Information provided —
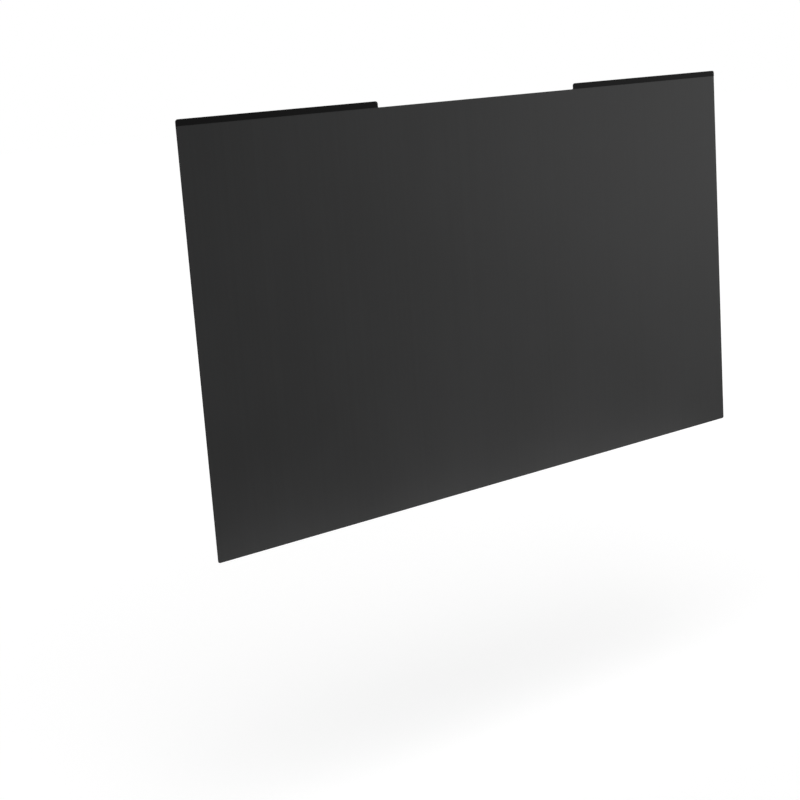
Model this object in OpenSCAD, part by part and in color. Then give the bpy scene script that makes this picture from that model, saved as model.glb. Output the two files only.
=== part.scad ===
// Privacy filter for a desktop screen: a dark louvred sheet that hangs in front
// of the screen from two narrow magnetic strips along its top edge.
// X runs across the sheet, Y from its front to its back, Z up.
// The origin is the centre of the whole filter's bounding box.

/* [Sheet] */
// Width of the sheet, side to side
sheet_w = 531; // [290:1:700]
// Height of the sheet, up to the top edge between the ears
sheet_h = 299; // [180:1:420]
// Thickness of the laminated sheet
sheet_t = 0.6; // [0.4:0.05:1.2]
// Radius of the two bottom corners
bottom_corner_r = 1.5; // [0.5:0.1:6]

/* [Ears] */
// How far the two ears stand above the top edge
ear_h = 4.5; // [4:0.1:12]
// Clear width between the ears, where a camera looks out
camera_gap_w = 196; // [40:1:240]
// Radius of the ears' top corners
ear_corner_r = 2; // [0.5:0.1:2.8]
// Radius of the fillet where an ear rises from the top edge
foot_fillet_r = 0.8; // [0.2:0.1:1.2]

/* [Cover strips] */
// Thickness of the black strip on the front of each ear
cover_t = 0.2; // [0.1:0.05:0.5]

/* [Magnets] */
// Thickness of the flexible magnet behind each ear
magnet_t = 0.8; // [0.5:0.1:1.5]
// Distance from a magnet's ends to the ear's ends
magnet_end_inset = 1.5; // [1:0.1:5]
// Distance from a magnet's long edges to the ear's top and foot
magnet_edge_inset = 0.5; // [0.3:0.1:1.2]

/* [Hidden] */
$fn = 48;

ear_len = (sheet_w - camera_gap_w) / 2;
ear_root = 10;
overall_h = sheet_h + ear_h;
overall_t = cover_t + sheet_t + magnet_t;

side_x = sheet_w / 2;
bottom_z = -overall_h / 2;
top_edge_z = bottom_z + sheet_h;

cover_front_y = -overall_t / 2;
sheet_front_y = cover_front_y + cover_t;
sheet_back_y = sheet_front_y + sheet_t;

sheet_colour = [0.2, 0.2, 0.21];
cover_colour = [0.08, 0.08, 0.08];
magnet_colour = [0.24, 0.21, 0.19];

// Stands a flat outline upright, from depth y_front back by thickness t.
module upright(y_front, t) {
  translate([0, y_front + t, 0])
    rotate([90, 0, 0])
      linear_extrude(height = t)
        children();
}

// A bar from the origin along +X, with its two upper corners rounded.
module round_topped_bar(length, height, r) {
  square([length, height - r]);
  translate([r, 0])
    square([length - 2 * r, height]);
  for (x = [r, length - r])
    translate([x, height - r])
      circle(r = r);
}

// A concave fillet in the corner between +X and +Y.
module corner_fillet(r) {
  difference() {
    square(r);
    translate([r, r])
      circle(r = r);
  }
}

// The sheet below its ears, with its bottom corners rounded.
module panel_outline() {
  translate([-side_x, top_edge_z])
    mirror([0, 1])
      round_topped_bar(sheet_w, sheet_h, bottom_corner_r);
}

// The part of the left ear that shows above the top edge, moved down by
// root so that it can grow out of the sheet.
module left_ear_outline(root = 0) {
  translate([-side_x, top_edge_z - root])
    round_topped_bar(ear_len, ear_h + root, ear_corner_r);
}

// The left ear with its root in the sheet and the fillet at its inner foot.
module rooted_left_ear_outline() {
  left_ear_outline(root = ear_root);
  translate([-side_x + ear_len, top_edge_z])
    corner_fillet(foot_fillet_r);
}

// The flexible magnet behind the left ear, inset so that the ear hides it.
module left_magnet_outline() {
  translate([-side_x + magnet_end_inset, top_edge_z + magnet_edge_inset])
    square([ear_len - 2 * magnet_end_inset, ear_h - 2 * magnet_edge_inset]);
}

// One laminated sheet, cut in one go with its two ears.
module privacy_sheet() {
  color(sheet_colour)
    upright(sheet_front_y, sheet_t) {
      panel_outline();
      rooted_left_ear_outline();
      mirror([1, 0])
        rooted_left_ear_outline();
    }
}

module left_cover_strip() {
  color(cover_colour)
    upright(cover_front_y, cover_t)
      left_ear_outline();
}

module right_cover_strip() {
  mirror([1, 0, 0])
    left_cover_strip();
}

module left_magnet() {
  color(magnet_colour)
    upright(sheet_back_y, magnet_t)
      left_magnet_outline();
}

module right_magnet() {
  mirror([1, 0, 0])
    left_magnet();
}

privacy_sheet();
left_cover_strip();
right_cover_strip();
left_magnet();
right_magnet();
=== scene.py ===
"""Looks of the monitor privacy filter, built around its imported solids.

The solids give every shape. This script gives each piece its finish, and sets
up a plain pale studio with the camera at the photograph's viewing angle.
"""

import logging
import math
from collections.abc import Mapping
from dataclasses import dataclass, field
from enum import Enum
from typing import Any, Protocol

import bpy
from mathutils import Matrix, Vector


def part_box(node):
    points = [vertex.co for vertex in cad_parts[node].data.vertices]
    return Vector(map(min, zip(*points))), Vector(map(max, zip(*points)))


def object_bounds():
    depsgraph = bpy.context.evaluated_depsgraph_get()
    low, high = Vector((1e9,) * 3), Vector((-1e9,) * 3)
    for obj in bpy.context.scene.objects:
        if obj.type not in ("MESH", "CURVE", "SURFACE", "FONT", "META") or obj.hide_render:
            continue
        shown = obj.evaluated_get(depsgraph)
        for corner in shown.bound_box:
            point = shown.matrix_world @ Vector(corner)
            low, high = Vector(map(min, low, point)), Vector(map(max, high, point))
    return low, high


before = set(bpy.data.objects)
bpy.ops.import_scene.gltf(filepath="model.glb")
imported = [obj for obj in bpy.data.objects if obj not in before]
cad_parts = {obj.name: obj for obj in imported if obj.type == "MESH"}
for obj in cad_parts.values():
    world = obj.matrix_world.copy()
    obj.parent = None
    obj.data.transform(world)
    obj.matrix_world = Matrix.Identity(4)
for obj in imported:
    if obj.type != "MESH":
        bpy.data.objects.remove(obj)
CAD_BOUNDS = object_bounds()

LOG = logging.getLogger("privacy_filter")
MM = 0.001
NOISE_MEAN = 0.5

Colour = tuple[float, float, float]
WHITE: Colour = (1.0, 1.0, 1.0)


class Side(Enum):
    """The two faces of the sheet, by the way they look along Y."""

    FRONT = -1.0
    BACK = 1.0


class Signal:
    """One shader value, which arithmetic expressions turn into Math nodes."""

    def __init__(self, bench: "ShaderBench", socket: bpy.types.NodeSocket) -> None:
        """Wraps a socket.

        Args:
            bench: The bench that the new Math nodes are added on.
            socket: The output socket that carries the value.
        """
        self.bench = bench
        self.socket = socket

    def _math(self, operation: str, *values: Any) -> "Signal":
        """Adds one Math node.

        Args:
            operation: The Math node's operation.
            values: Signals or numbers for its sockets, in order.

        Returns:
            The node's result.
        """
        node = self.bench.node("ShaderNodeMath", {"operation": operation}, dict(enumerate(values)))
        return Signal(self.bench, node.outputs[0])

    def __add__(self, other: Any) -> "Signal":
        """Returns self + other."""
        return self._math("ADD", self, other)

    def __radd__(self, other: Any) -> "Signal":
        """Returns other + self."""
        return self._math("ADD", other, self)

    def __sub__(self, other: Any) -> "Signal":
        """Returns self - other."""
        return self._math("SUBTRACT", self, other)

    def __rsub__(self, other: Any) -> "Signal":
        """Returns other - self."""
        return self._math("SUBTRACT", other, self)

    def __mul__(self, other: Any) -> "Signal":
        """Returns self * other."""
        return self._math("MULTIPLY", self, other)

    def __rmul__(self, other: Any) -> "Signal":
        """Returns other * self."""
        return self._math("MULTIPLY", other, self)

    def above(self, limit: float) -> "Signal":
        """Returns 1 where self is over the limit, and 0 elsewhere."""
        return self._math("GREATER_THAN", self, limit)

    def as_switch(self) -> "Signal":
        """Returns 1 where self is over a half, and 0 elsewhere."""
        return self.above(0.5)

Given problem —
Within the material above, transcribe exactly the lines that run from the line holding "color(sheet_colour)" through the line holding "world = obj.matrix_world.copy()".

Output for this task —
  color(sheet_colour)
    upright(sheet_front_y, sheet_t) {
      panel_outline();
      rooted_left_ear_outline();
      mirror([1, 0])
        rooted_left_ear_outline();
    }
}

module left_cover_strip() {
  color(cover_colour)
    upright(cover_front_y, cover_t)
      left_ear_outline();
}

module right_cover_strip() {
  mirror([1, 0, 0])
    left_cover_strip();
}

module left_magnet() {
  color(magnet_colour)
    upright(sheet_back_y, magnet_t)
      left_magnet_outline();
}

module right_magnet() {
  mirror([1, 0, 0])
    left_magnet();
}

privacy_sheet();
left_cover_strip();
right_cover_strip();
left_magnet();
right_magnet();
=== scene.py ===
"""Looks of the monitor privacy filter, built around its imported solids.

The solids give every shape. This script gives each piece its finish, and sets
up a plain pale studio with the camera at the photograph's viewing angle.
"""

import logging
import math
from collections.abc import Mapping
from dataclasses import dataclass, field
from enum import Enum
from typing import Any, Protocol

import bpy
from mathutils import Matrix, Vector


def part_box(node):
    points = [vertex.co for vertex in cad_parts[node].data.vertices]
    return Vector(map(min, zip(*points))), Vector(map(max, zip(*points)))


def object_bounds():
    depsgraph = bpy.context.evaluated_depsgraph_get()
    low, high = Vector((1e9,) * 3), Vector((-1e9,) * 3)
    for obj in bpy.context.scene.objects:
        if obj.type not in ("MESH", "CURVE", "SURFACE", "FONT", "META") or obj.hide_render:
            continue
        shown = obj.evaluated_get(depsgraph)
        for corner in shown.bound_box:
            point = shown.matrix_world @ Vector(corner)
            low, high = Vector(map(min, low, point)), Vector(map(max, high, point))
    return low, high


before = set(bpy.data.objects)
bpy.ops.import_scene.gltf(filepath="model.glb")
imported = [obj for obj in bpy.data.objects if obj not in before]
cad_parts = {obj.name: obj for obj in imported if obj.type == "MESH"}
for obj in cad_parts.values():
    world = obj.matrix_world.copy()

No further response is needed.